Situated near the corner of 109th Street and Broadway, the restaurant has a boxy modern premises, with murals wrapping around two walls created by famed artist Qiu Anxiong, who was born in Chengdu. The mural is a continuation of his video animation series “New Classics of Mountains and Seas,” which depicts stylized skyscrapers and pagodas poking through the clouds as birds symbolizing airplanes waft by. The art creates a calmness in the restaurant, which mounts a menu that flies to the four corners of China for its inspiration.

Many say that Hunan food is hotter than Sichuan, but that’s not the case at Atlas Kitchen, though many dishes are righteously spicy. The red chiles printed in the margins of the menu are a relatively good indicator.

Steamed fish head with red chiles
Steamed fish head with red chiles

Front and center is one of the cuisine’s preeminent offerings, a humongous steamed fish head ($30.95) finished with red-hot oil, heaped with scallions and chopped chiles. The specimen is a buffalo carp, and more of the collar than usual is generously included, so diners don’t have to poke at the eyes and pull swatches of skin away from the cheeks to reveal some of the sweetest reservoirs of flesh. Every morsel is delicious, and if your table is like mine, all that will be left is a heap of bones.

But the best Hunanese dish on the menu may be braised chicken wings, feet, and gizzards in vinegar sauce ($24.95), which rates two chiles on a menu that doesn’t confer three. It arrives in a wash of tart yellowish broth made of preserved green pepper, with, on the occasion I tried it, a chicken talon sticking out of the broth and pointing accusatorially. The chicken parts are accompanied by various vegetables. What a lovely sight! Other don’t-miss Hunan dishes include beef jerky, dry as driftwood yet spectacular in its addictive properties, and spicy dried tofu ($10.95), a pepper-flecked barrage of compressed tofu triangles that achieve the texture of Twizzlers, served room temp.

Chicken wings, feet, and gizzards
Chicken wings, feet, and gizzards
Beef jerky
Beef jerky

Some of the options are Li’s own creations, such as a plate of miniature tomatoes and blueberries dotted with dried sour plums, whose sharp, salty flavor provides a contrast to the fresher, sweeter components. His dish called beef flank in dry wok — cooked using a German stewing technique, based on his experience in that country — is anything but dry. The small cubes of meat are braised in a pepper broth, then tiny fried wontons filled with beef are tossed in at the last moment as a bonus. One invention that doesn’t work is braised fish with perilla ($28.95). The leaves, which belong to the same family as Japanese shiso, have been cooked to flavorlessness without adding much to the fish.

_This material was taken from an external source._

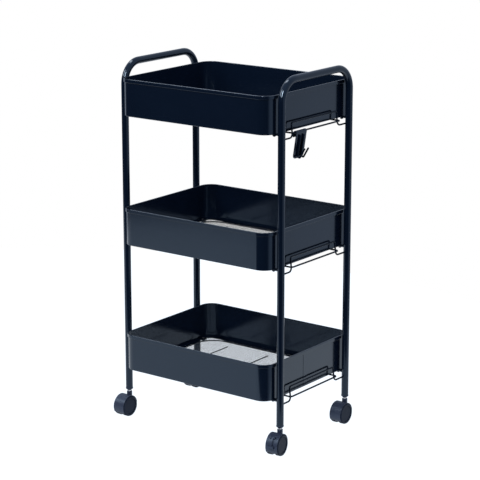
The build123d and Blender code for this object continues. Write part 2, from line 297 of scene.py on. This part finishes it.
floor_shader.inputs["Specular IOR Level"].default_value = FLOOR_GLOSS
floor_shader.inputs["Emission Color"].default_value = FLOOR_GLOW
floor_shader.inputs["Emission Strength"].default_value = FLOOR_STRENGTH
floor.data.materials.append(floor_mat)

# World: white behind the cart as the camera sees it; for reflections it is bright behind and above, and
# dark in front.
world = bpy.data.worlds.new("studio")
scene.world = world
world.use_nodes = True
sky = world.node_tree
sky.nodes.clear()
out = node(sky, "ShaderNodeOutputWorld", (900, 0))
mix = node(sky, "ShaderNodeMixShader", (700, 0))
seen = node(sky, "ShaderNodeBackground", (450, -150))
seen.inputs["Color"].default_value = WHITE
seen.inputs["Strength"].default_value = 1.0
room = node(sky, "ShaderNodeBackground", (450, 100))
path = node(sky, "ShaderNodeLightPath", (450, 400))
ramp = node(sky, "ShaderNodeValToRGB", (150, 100))
ramp.color_ramp.interpolation = "EASE"
ramp.color_ramp.elements[0].position = ROOM_DARK_AT
ramp.color_ramp.elements[0].color = ROOM_DARK
ramp.color_ramp.elements[1].position = ROOM_BRIGHT_AT
ramp.color_ramp.elements[1].color = ROOM_BRIGHT
aim = node(sky, "ShaderNodeVectorMath", (-300, 100), operation="DOT_PRODUCT")
aim.inputs[1].default_value = ROOM_AXIS
coords = node(sky, "ShaderNodeTexCoord", (-550, 100))
# The dot product runs from -1 to 1, the ramp from 0 to 1.
half_turn = node(sky, "ShaderNodeMath", (-80, 100), operation="MULTIPLY_ADD")
half_turn.inputs[1].default_value = 0.5
half_turn.inputs[2].default_value = 0.5
sky.links.new(coords.outputs["Generated"], aim.inputs[0])
sky.links.new(aim.outputs["Value"], half_turn.inputs[0])
sky.links.new(half_turn.outputs["Value"], ramp.inputs["Fac"])
sky.links.new(ramp.outputs["Color"], room.inputs["Color"])
room.inputs["Strength"].default_value = 1.0
sky.links.new(path.outputs["Is Camera Ray"], mix.inputs["Fac"])
sky.links.new(room.outputs["Background"], mix.inputs[1])
sky.links.new(seen.outputs["Background"], mix.inputs[2])
sky.links.new(mix.outputs["Shader"], out.inputs["Surface"])


def softbox(name, at, width, height, power):
    """A rectangular lamp aimed at the middle of the cart."""
    data = bpy.data.lights.new(name, "AREA")
    data.shape = "RECTANGLE"
    data.size = width
    data.size_y = height
    data.energy = power
    lamp = bpy.data.objects.new(name, data)
    scene.collection.objects.link(lamp)
    lamp.location = at
    lamp.rotation_euler = (Vector(LIGHT_TARGET) - Vector(at)).to_track_quat("-Z", "Y").to_euler()


softbox("key_front", (0.9, -2.9, 2.7), 0.7, 1.4, 150)
softbox("key_left", (-1.9, -2.2, 2.6), 1.4, 1.4, 70)
softbox("top_soft", (-0.9, 0.2, 3.0), 0.5, 2.0, 24)

camera_data = bpy.data.cameras.new("camera")
camera = bpy.data.objects.new("camera", camera_data)
scene.collection.objects.link(camera)
scene.camera = camera
camera_data.sensor_width = SENSOR
camera_data.lens = CAMERA_LENS
camera_data.clip_start = 0.1
camera_data.clip_end = 100.0
camera.location = CAMERA_AT
forward = Vector((-math.sin(CAMERA_YAW) * math.cos(CAMERA_PITCH),
                  math.cos(CAMERA_YAW) * math.cos(CAMERA_PITCH),
                  -math.sin(CAMERA_PITCH)))
camera.rotation_euler = forward.to_track_quat("-Z", "Y").to_euler()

On the Sichuan side of the menu, successes include pig trotters with the meat removed from the bone and finely diced, then stir-fried with fresh green chiles. Their wonderful gluey quality remains. Among dishes from Shanghai and vicinity is “minced beef with cilantro and egg white soup,” which represents the restaurant’s take on West Lake beef soup. The Shanghai soup dumplings are good here, too, thin-skinned and bulging with broth, though smaller than average ($10.95 with crab, $8.95 without).

Steamed eggs with seafood
Steamed eggs with seafood
Pork scoop
Pork scoop

One of my favorite things on the menu is a fancified version of a classic Chinese egg custard: Steamed eggs with seafood ($15.95) treats a soft omelet as a seabed below an ocean of reddish, soy-based sauce in which sea creatures lurk, including squid, shrimp, white fish, and fake-crab surimi. Eat it by scooping up egg, sauce, and sea denizen from the bottom with the big spoon, then plop it on your plate on a hillock of rice.

On the other hand, you might want to avoid ordering rice entirely, since the menu includes two great forms of fried rice. The one called yan chow is a zippy take on a southern Chinese classic, rife with eggs and Spam. A Hunan fried rice is also available, shot with long beans, char siu, and fresh red bird chiles. One of the most intriguing regional dishes comes from Dongbei in the far northeast, where sweet and sour was supposedly invented. Fried pork in scoop ($16.95) is a ball of pork fried with a very thick and unabashedly sweet crust. While perhaps reviling its sweetness, you’ll adore every bite.

Atlas Kitchen heralds a new type of Chinese restaurant in the city, one with a seasoned chef willing to take risks, while selecting favorite dishes from all over China. Heck, there’s even a page called American Style, which includes such classics as beef with broccoli and kung pao chicken. It serves to restore Chinese-American food to its rightful honored place among Chinese cuisines.